Takeaways from Years of Living Dangerously, episode 2
Alright, let’s get this out of the way first: growing up, it was basically a tossup as to which movie character I wanted to be more: Han Solo or Indiana Jones (The Karate Kid was definitely in the mix there too). And sure, as I've gotten older, my heroes and my tastes have changed. But it’s going to take some time to adjust to the new reality of Years of Living Dangerously, in which Harrison Ford and other silver-screen celebrities are now driving a project to help elevate the most important issue of our time. I’m still a little star struck.
The second episode of Years continues a storyline in which Harrison Ford travels to Indonesia to investigate massive slash and burn deforestation projects, which are making way for gigantic, illegal palm oil plantations. The destruction of Indonesia's peat lands - the burning of both the forests' trees and carbon rich soils - now accounts for 4% of the world's total greenhouse gas emissions alone. Ford meets with local scientists, advocates and officials at several levels of government.
Indonesia’s story serves as a healthy reminder of the important climate-regulating resources we still have in our own backyard. The forests of the Pacific Northwest are global champions at storing carbon. According to data from the US Forest Service, an average acre of Northwest forest stores 102 tons of carbon. See that elephant above? 102 tons of carbon is the equivalent of 34 of those in a given acre of Pacific Northwest forest. What’s more, thelarger, older trees in these forests – particularly on the west side of the Cascades – store carbon even more effectively than previously understood.
As Jenna Garmon from our Northwest Biocarbon Initiative (NBI) points out, “with carbon dioxide levels in the atmosphere surpassing what is considered the safe upper limit, carbon storage may be the most important life-supporting function Pacific Northwest forests provide.” Right now, Jenna and several NBI Innovation Partners and others around the region are working to create economic and policy tools that foster better forest management practices.
It’s hard to watch the story of a failure to act by Indonesia’s leaders – despite so many opportunities – and not think about some of our own struggles toward accountability here at home. Just last week, the Obama Administration announced another delay in deliberations over the future of the proposed Keystone XL pipeline. As Bill McKibben writes, “Since the State Department can’t delay floods and droughts and El Ninos, we actually need President Obama providing climate leadership. If he’d just follow the science and reject the stupid pipeline he’d finally send a much-needed signal to the rest of the planet that he’s getting serious.”
This week, Nebraskans and members of US tribes and Canadian First Nations will be in Washington, DC. Our partners at 350.org have issued a new call to action, urging the President and Secretary of State John Kerry to meet with the Cowboy Indian Alliance. You can add your voice here.

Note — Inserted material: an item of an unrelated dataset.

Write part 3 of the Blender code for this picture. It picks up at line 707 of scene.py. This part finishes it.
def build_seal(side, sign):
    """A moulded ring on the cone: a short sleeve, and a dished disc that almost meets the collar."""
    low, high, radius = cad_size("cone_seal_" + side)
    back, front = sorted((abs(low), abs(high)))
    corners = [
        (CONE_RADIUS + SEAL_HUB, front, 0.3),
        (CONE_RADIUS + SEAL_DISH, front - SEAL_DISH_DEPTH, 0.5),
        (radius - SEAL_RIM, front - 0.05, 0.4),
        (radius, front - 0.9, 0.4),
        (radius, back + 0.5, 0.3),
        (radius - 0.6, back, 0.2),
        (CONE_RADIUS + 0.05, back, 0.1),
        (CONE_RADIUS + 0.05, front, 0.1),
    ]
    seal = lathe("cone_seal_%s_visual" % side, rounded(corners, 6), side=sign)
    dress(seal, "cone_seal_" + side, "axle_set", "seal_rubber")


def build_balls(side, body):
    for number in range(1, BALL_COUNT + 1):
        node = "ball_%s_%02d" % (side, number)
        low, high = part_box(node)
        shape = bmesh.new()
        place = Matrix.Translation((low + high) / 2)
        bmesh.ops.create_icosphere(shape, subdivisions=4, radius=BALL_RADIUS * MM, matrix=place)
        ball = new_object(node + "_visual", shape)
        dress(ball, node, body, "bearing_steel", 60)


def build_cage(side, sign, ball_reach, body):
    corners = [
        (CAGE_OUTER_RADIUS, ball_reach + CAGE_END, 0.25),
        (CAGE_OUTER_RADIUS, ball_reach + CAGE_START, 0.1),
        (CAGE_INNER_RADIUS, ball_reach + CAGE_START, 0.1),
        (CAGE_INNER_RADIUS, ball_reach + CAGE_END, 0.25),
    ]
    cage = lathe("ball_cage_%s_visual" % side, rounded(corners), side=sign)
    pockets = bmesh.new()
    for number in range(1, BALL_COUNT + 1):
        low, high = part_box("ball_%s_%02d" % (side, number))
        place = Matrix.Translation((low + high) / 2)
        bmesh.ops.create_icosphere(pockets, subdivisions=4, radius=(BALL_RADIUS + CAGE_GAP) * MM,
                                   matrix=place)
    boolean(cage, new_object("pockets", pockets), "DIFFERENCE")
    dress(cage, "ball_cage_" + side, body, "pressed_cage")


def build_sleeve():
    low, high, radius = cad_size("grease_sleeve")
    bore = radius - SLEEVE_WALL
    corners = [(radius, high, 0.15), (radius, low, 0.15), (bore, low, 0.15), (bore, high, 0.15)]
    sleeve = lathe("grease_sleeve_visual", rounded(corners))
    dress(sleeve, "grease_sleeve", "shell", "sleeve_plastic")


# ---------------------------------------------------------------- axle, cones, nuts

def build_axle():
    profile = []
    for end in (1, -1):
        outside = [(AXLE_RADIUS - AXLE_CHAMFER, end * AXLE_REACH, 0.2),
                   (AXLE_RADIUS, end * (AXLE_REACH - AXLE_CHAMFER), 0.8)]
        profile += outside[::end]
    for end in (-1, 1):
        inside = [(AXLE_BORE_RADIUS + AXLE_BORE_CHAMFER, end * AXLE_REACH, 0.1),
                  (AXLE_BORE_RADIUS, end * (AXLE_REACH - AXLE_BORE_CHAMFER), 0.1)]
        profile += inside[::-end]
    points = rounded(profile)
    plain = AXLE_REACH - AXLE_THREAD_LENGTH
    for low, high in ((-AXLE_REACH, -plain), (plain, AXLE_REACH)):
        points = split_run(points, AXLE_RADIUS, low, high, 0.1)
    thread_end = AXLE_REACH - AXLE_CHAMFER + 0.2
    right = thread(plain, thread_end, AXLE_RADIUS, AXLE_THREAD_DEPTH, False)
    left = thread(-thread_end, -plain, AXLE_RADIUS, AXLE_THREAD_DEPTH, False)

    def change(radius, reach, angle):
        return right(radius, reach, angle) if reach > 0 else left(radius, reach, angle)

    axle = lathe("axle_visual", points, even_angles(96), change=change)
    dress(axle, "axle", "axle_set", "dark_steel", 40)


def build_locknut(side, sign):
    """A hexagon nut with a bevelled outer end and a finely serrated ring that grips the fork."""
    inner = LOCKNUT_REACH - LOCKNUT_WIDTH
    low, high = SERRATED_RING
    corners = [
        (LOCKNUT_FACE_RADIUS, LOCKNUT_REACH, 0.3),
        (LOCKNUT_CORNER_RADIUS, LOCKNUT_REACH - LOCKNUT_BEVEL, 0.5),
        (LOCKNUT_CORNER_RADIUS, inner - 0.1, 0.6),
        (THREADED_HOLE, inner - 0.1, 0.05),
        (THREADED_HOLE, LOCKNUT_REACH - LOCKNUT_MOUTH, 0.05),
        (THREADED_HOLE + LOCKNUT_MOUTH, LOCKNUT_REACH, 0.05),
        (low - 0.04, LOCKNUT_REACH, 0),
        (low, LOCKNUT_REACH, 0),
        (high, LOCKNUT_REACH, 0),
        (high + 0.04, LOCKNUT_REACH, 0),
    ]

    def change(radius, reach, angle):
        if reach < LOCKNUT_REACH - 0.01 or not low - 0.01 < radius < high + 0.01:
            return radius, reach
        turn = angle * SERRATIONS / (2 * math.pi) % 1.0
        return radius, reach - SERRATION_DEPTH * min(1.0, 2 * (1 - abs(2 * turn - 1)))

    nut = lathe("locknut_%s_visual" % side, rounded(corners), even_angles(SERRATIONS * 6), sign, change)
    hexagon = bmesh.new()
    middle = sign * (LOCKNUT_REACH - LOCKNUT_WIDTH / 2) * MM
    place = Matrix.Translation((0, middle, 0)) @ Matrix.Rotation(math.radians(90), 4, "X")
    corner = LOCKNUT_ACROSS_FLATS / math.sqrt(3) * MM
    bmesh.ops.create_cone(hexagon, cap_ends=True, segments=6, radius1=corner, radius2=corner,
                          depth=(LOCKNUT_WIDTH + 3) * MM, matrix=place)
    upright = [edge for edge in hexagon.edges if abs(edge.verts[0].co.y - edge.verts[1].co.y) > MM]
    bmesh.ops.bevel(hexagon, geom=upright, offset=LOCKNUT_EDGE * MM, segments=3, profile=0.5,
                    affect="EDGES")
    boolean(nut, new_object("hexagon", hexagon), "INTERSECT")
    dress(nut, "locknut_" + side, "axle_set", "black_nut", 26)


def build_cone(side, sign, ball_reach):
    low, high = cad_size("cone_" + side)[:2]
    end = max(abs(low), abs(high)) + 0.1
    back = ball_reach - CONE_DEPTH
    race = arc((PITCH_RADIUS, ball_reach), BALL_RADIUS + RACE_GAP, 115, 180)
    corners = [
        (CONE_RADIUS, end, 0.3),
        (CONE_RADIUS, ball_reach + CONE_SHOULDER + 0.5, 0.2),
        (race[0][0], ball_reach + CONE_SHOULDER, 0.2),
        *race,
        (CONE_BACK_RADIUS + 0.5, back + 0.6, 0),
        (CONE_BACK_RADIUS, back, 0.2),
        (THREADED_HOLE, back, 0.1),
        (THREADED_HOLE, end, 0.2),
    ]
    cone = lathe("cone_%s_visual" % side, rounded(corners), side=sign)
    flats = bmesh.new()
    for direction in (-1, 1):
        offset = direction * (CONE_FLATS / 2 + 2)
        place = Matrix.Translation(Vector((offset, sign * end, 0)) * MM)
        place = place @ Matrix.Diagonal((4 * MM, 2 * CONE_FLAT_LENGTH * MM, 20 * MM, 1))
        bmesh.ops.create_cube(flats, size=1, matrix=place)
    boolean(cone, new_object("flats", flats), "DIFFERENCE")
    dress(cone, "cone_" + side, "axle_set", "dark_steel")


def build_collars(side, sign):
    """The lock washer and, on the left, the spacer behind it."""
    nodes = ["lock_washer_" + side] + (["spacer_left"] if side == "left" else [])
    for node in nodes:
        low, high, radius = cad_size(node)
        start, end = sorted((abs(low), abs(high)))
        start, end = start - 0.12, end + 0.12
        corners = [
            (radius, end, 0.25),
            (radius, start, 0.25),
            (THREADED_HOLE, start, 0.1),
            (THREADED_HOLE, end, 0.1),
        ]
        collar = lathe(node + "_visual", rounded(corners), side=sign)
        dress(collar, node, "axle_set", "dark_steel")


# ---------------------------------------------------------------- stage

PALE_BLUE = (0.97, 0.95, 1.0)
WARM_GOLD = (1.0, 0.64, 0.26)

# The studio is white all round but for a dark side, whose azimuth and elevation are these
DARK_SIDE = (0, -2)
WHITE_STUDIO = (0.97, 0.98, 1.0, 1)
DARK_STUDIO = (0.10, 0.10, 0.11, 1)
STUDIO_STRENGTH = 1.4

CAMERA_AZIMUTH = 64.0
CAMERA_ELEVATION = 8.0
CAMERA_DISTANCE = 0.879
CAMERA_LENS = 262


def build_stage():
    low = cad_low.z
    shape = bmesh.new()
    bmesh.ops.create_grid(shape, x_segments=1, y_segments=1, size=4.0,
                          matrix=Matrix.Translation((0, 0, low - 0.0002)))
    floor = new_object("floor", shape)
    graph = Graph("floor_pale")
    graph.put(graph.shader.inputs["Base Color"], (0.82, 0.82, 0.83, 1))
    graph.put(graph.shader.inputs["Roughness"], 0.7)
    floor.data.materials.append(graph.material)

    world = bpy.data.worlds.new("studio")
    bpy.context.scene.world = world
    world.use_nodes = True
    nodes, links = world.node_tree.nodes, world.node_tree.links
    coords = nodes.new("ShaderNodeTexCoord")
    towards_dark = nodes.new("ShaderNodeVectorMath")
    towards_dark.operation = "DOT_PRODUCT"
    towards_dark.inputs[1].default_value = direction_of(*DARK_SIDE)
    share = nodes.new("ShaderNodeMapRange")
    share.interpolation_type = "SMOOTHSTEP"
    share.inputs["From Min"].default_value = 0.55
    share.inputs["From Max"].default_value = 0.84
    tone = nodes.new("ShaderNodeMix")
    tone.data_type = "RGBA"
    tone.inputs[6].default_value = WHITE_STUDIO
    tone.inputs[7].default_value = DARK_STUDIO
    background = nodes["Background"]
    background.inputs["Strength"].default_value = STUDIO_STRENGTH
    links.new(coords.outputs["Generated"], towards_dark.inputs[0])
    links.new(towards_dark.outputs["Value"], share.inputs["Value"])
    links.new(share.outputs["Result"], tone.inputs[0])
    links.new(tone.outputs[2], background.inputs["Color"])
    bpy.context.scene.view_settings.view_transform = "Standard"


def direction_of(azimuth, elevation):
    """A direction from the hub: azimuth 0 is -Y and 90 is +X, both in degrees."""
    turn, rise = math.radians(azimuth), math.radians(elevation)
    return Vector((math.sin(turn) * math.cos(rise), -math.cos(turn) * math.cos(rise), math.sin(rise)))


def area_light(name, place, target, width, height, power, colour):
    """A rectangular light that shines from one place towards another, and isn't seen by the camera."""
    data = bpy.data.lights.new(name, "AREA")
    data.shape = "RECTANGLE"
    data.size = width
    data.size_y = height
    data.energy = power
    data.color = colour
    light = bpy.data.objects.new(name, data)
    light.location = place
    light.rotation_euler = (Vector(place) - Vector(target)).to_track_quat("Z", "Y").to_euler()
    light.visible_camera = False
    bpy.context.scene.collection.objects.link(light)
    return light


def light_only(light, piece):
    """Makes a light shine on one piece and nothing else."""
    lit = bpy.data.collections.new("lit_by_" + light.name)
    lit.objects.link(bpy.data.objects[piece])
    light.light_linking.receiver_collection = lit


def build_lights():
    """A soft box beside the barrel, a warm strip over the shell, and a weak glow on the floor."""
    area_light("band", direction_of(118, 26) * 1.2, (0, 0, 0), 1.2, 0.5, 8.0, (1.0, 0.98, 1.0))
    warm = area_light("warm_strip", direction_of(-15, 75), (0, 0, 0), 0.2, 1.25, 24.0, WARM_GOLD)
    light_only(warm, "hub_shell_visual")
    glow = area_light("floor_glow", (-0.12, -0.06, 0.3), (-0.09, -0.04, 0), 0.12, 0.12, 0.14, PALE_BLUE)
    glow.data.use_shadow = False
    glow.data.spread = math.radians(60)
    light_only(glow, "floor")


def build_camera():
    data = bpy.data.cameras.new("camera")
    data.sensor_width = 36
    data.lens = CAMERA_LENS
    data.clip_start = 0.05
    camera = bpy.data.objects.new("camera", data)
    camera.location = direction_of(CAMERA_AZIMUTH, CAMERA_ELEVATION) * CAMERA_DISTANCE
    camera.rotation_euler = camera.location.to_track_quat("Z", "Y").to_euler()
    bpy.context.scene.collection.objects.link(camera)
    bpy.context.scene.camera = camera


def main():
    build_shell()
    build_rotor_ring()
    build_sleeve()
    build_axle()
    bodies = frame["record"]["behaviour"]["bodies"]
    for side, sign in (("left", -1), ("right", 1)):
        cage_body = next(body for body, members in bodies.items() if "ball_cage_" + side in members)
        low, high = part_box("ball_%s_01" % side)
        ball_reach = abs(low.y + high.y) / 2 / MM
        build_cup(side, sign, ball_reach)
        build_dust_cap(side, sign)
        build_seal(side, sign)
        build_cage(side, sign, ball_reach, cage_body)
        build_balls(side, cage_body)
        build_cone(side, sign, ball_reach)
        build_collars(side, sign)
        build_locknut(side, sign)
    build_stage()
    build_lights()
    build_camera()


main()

Another story in Years of Living Dangerously this week follows Arnold Schwarzenegger’s time with the Snake River Hot Shots--firefighters on the front lines of the growing crisis of wildfire in the West. The Snake River group is one of over a hundred elite firefighting teams created by the federal government to act as the last line of defense between people and wildfires.
Ask any scientist with a focus on trees and they’ll tell you that fire is a key element of many healthy, functioning forest ecosystems. As Thomas Swetnam, Director of the Laboratory of Tree-Ring Research at the University of Arizona, explains: “Fire is not inherently bad for ecosystems. In fact, most land plants are well-adapted to fire at some frequency and intensity, and some even require fire to grow and regenerate."
But, Swetnam continues, “The negative impacts of wildfires now, however, derive from a 'wicked' combination of changes in ecosystems, increasing numbers of people building their homes in fire-prone places, and increasing temperatures and drought."
So if wildfires are a double-edged sword, one edge is getting sharper and sharper.
Global warming and the increased drought severity that comes with it are causing larger and more frequent wildfires. A recent study by Philip Dennison at the University of Utah confirms as much. “We are seeing a trend across the region; we are seeing it in deserts and grassland,” says Dennison, “The fact that we are seeing it in so many different ecosystems tells us that something bigger is going on here." Additional research by Dominique Bachelett and others suggests that our carbon-dense forests west of the Cascades will become increasingly vulnerable to fires.
These trends also come with expanding economic and social costs. The federal government’s firefighting budget has been exhausted in seven of the last nine years, causing a drain on resources for other social services. In Oregon, 2013 proved to be thecostliest fire season on record, with the 2014 Legislature forced to backfill resources to catch up.
With our forests and communities at risk and our economic resources threatened across the board, how long are we going to wait before Oregon leaders act and make a firm commitment to binding limits on greenhouse gas emissions?
Last year’s Pacific Coast Action Plan from Governors Inslee, Kitzhaber and Brown along with British Columbia’s premier, was a great coalition-building step toward climate and clean energy action with achievable goals. Let’s be sure to hold their feet to the fire in the coming months.